I know it's been an exciting few days between Harvard, Penn, and Princeton, and I think Princeton is poised to win with Harvard and Penn standing outside chances. But amidst all the close games being played between them, it is as if everyone has forgotten the close games they've played with other opponents, like Yale playing both the P's close and Brown taking Penn to OT, in the P's own houses.

I don't think any group of teams this year has distanced themselves way ahead of the rest. There is no Cornell from last year administering beatdown after beatdown. Ranked BCS schools are filthily ripping Ivies to shreds and scattering them around the court; there have been no Cornell-Kansas moments.

And as for the future, Columbia and Brown are incredibly young teams that are seriously beefing up their underclassmen. Brown has very important seniors, but zero juniors. Their current sophs had 5 ROWs between them as freshmen, and we all know how talented Sean McGonagill and Dockery Walker are. These younguns have been carrying the team as P Sullivan has been injured. Similary, Barbour,Cisco, Daniels, Frankoski ... all underclassmen. And lots of Ivies, including Yale and Cornell, have really great recruits coming in.

I think it's a little too premature to predict that the past few days might signify that a 20-year reign of the P's might be right around the corner.

The Cornell Basketball Blog said...

Additionally, if Penn does not win the Ivy League, they are not going to the postseason.

Ivy will send one team to the NCAAs (Harvard or Princeton) and 1 team to the NIT (Harvard or Princeton).

Only way 3 teams go to the postseason is if Penn somehow wins the Ivy and Harvard and Princeton BOTH land in the NIT.

Ivy does not have a team with a or College Basketball Invitational profile.

mrjames said...

It's incredibly difficult to definitely say that there won't be a third postseason team from the Ivies this season, given the structure of some of these tournaments. You could say - it's highly unlikely there will be a third deserving postseason team that would have been selected as a road-team (i.e. definitively on merit, not willingness to pay to host).

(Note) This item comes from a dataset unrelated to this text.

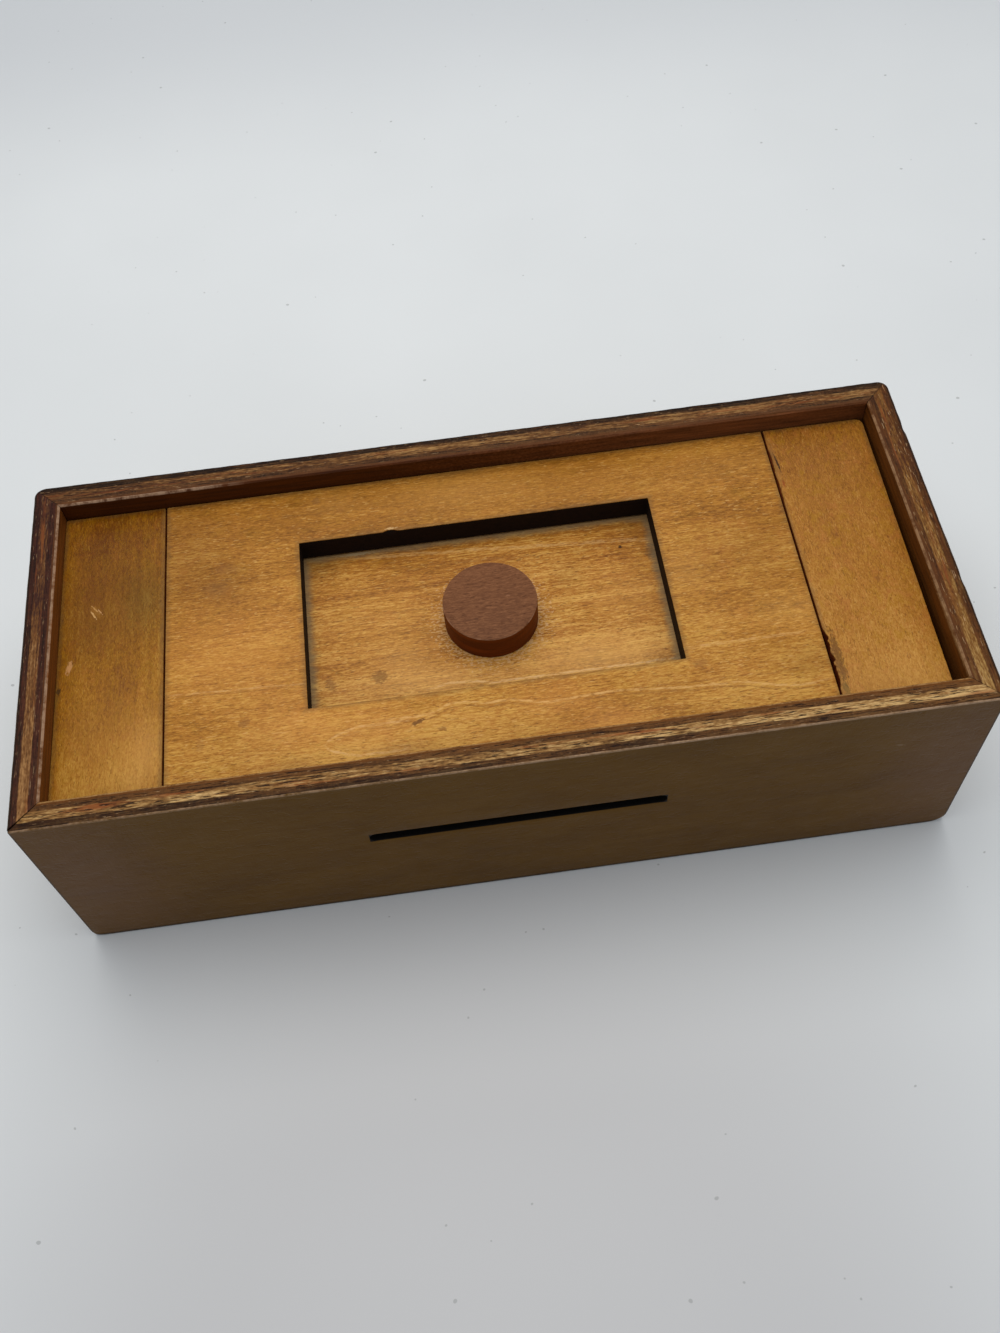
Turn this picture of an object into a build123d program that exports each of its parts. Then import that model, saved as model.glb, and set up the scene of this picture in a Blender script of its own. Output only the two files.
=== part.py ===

At the start of February last year, Princeton was hanging around in the 150-170 range in most ranking systems with only a couple decent non-conference victories. The strong move it made over the final month plus its ability to be flexible by fronting the means to host got it in from a level where there are a few Ivy teams currently.

Also, the league is stronger this season, making rating jumps much easier.

If either of Penn or Yale (or potentially Columbia) can get to 9-5 in league play, they'd be in the RPI range where they could get an invite and certainly would have the opportunity to pay-to-play.

The Cornell Basketball Blog said...

Bookmark this post. It ain't happening.

Mark it down, Ivy will send one to NCAA and one to NIT.

mrjames said...

I'm not saying that it will. Just saying that the odds of it happening are non-zero.

If the rest of this season were played out 100 times, you'd be wrong one or more times.

Anonymous said...

mrjames, the odds of anything happening are non-zero.

Anonymous said...

so you're telling me there's a chance!